#### THE REQUEST
All of the data below must be repeated exactly.

#### DATASET SECTION
┄┄┄┄┄┄
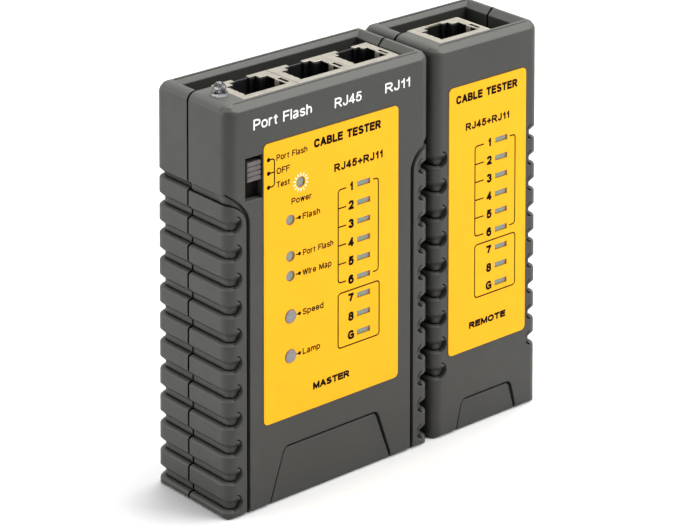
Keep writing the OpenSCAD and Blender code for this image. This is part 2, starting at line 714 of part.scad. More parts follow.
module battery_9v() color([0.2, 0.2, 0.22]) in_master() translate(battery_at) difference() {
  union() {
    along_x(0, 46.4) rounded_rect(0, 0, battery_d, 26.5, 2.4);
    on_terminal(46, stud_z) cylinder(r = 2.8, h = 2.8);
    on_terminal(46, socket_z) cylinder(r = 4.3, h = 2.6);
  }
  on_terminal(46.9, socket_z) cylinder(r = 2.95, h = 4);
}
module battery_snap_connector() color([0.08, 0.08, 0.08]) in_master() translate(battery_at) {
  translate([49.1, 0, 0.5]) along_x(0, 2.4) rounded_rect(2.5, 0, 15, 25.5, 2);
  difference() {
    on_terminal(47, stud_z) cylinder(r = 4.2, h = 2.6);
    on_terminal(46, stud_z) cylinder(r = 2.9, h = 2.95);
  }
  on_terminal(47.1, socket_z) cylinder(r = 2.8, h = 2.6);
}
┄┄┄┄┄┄
#### CORRECT ANSWER
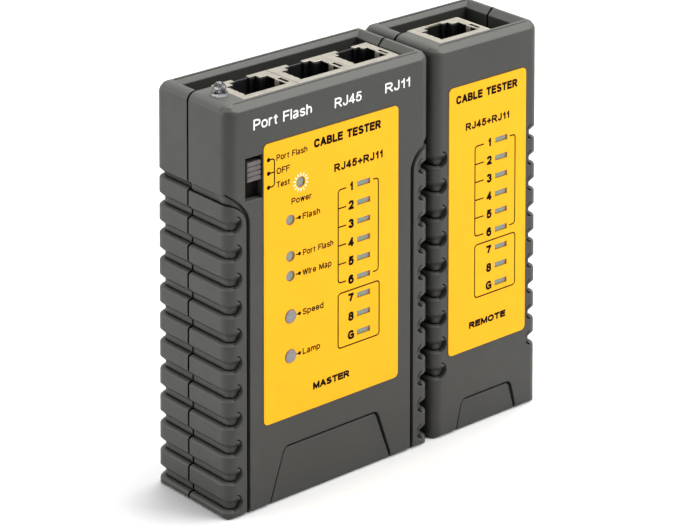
Keep writing the OpenSCAD and Blender code for this image. This is part 2, starting at line 714 of part.scad. More parts follow.
module battery_9v() color([0.2, 0.2, 0.22]) in_master() translate(battery_at) difference() {
  union() {
    along_x(0, 46.4) rounded_rect(0, 0, battery_d, 26.5, 2.4);
    on_terminal(46, stud_z) cylinder(r = 2.8, h = 2.8);
    on_terminal(46, socket_z) cylinder(r = 4.3, h = 2.6);
  }
  on_terminal(46.9, socket_z) cylinder(r = 2.95, h = 4);
}
module battery_snap_connector() color([0.08, 0.08, 0.08]) in_master() translate(battery_at) {
  translate([49.1, 0, 0.5]) along_x(0, 2.4) rounded_rect(2.5, 0, 15, 25.5, 2);
  difference() {
    on_terminal(47, stud_z) cylinder(r = 4.2, h = 2.6);
    on_terminal(46, stud_z) cylinder(r = 2.9, h = 2.95);
  }
  on_terminal(47.1, socket_z) cylinder(r = 2.8, h = 2.6);
}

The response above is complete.